Home-schooling, well isn’t that a total arse-ache? I can’t keep up: I’m stressed to fuck. We’re prancing about with Joe Wicks at 9am, then we’re doing a few worksheets, nipping out for some fresh air, reading stories, and all this amid repeated demands for drinks and snacks and me shouting ‘Have you washed your hands?’ WASH YOUR HANDS!!’ We’ve yet to check out Carol Vorderman doing her sums; nor have we investigated the billion ‘fun educational games’ on the computer (my laptop of course because Himself is up there doing his work) and I haven’t looked near their wee ‘See-saw’ school app because my brain can’t process any more information.
Meanwhile, DING DING DING goes the phone as pals post a million humorous jokes and videos where people showcase their creativity and ability to not only cope emotionally with this threat of extermination, but also produce original and entertaining content. I’m not a bit pleased with these ones who are managing to be amusing when I can’t even get my arse to a seat and churn out a blog post. I just can’t, between children wanting me and failure to harness any coherent thoughts. I feel as though there’s a red-setter inside my head who’s dropped a few disco biscuits, cranked up the techno and is having a good rave to himself. I haven’t been able to think or or channel any creative thoughts at all. My head is as fried as an overdone egg with burnt crispy bits.
As well as trying to feeding and teach my youngsters, and making sure the house doesn’t descend into a quagmire of filth, I’m checking in with work occasionally and trying to appear normal. But tell me, what does normal look like when normality has packed its bags and legged it through the door? And then, all of a sudden, it’s 6pm and we are tuning into Oliver Jeffers reading his stories as I pour a glass of wine and wonder where the hell the day went.
Could be worse, I suppose. I could be a respiratory consultant with no face mask and a 48 hour shift ahead of me with an empty fridge at home and no loo roll. It’s all perspective really, when one thinks about it.

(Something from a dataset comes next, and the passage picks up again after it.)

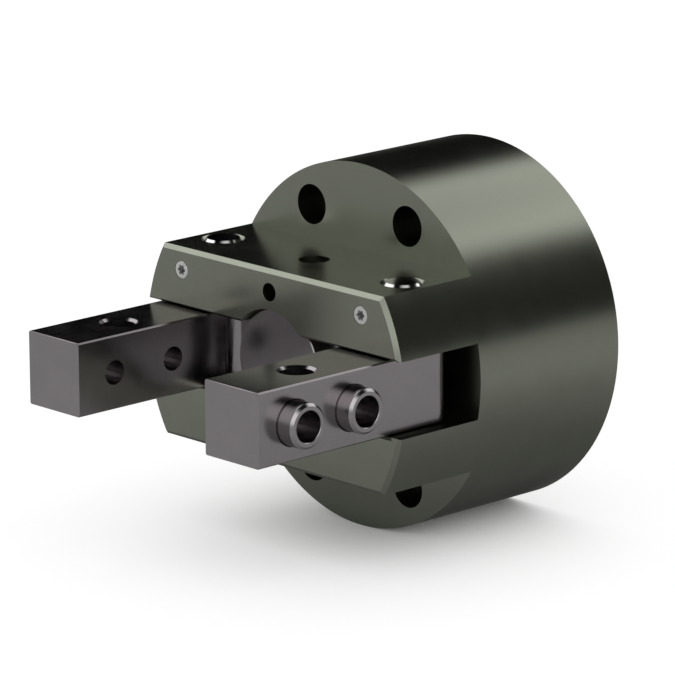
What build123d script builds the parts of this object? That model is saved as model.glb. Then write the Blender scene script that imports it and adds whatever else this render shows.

Phew. Well that’s that off my chest then, how the hell are you all? I hope you’re well and hanging in there and that you got over that brief but terrible shock on Tuesday when Boris threatened to close the off-licenses.
In truth, I’m ok. There are moments when the whole ‘almost apocalypse’ has me wanting to crawl under the duvet and detach myself from reality altogether, but that would be quite selfish now, wouldn’t it? My kids have actually been (and I can hardly believe I’m saying this) quite sanguine about it all. They aren’t harassing me to have their pals round, and they seem to have digested that something big and beyond our control is afoot and that we just have to accept it for the time being.
Normally when I’m stressed I like to retreat into a book, but I’ll admit that I’ve found reading difficult, because I’ve trouble focus and I’m exhausted by nightfall. Happily though, before lockdown I popped into Books Paper Scissors and bought a copy of Malachi O’Doherty’s ‘Terry Brankin has a Gun’. It was quite what I needed: a fast paced page turner that succeeded in distracting me from our current situation. It’s a shrewd and insightful look into our troubled and not-so distant past and I loved it. Despite the subject matter being dark, O’Doherty manages to inject humour into some episodes with a deftness of touch. I was chuckling away to myself when the equivalent of the Nolan Show gets in touch with Brankin with hilarious results. Only a Northern Irish writer could capture the surreal aspect of society here with such clarity.
Next up, I’m going back to one of my favourite authors, Anne Tyler. With her finely tuned observations and wry tone, she puts me in mind of Elizabeth Strout, a writer with whom I’m a bit obsessed. Like Strout, Tyler examines the most challenging aspects of the human condition, and does so with such honesty and compassion, that you begin to extend some self-love to yourself.
So try, amid the madness of home-schooling and working and keeping in contact with your loved ones, to carve out some time for yourself. I’m away now to hide from everyone and self-soothe for half an hour. Too much reality isn’t good for anyone these days.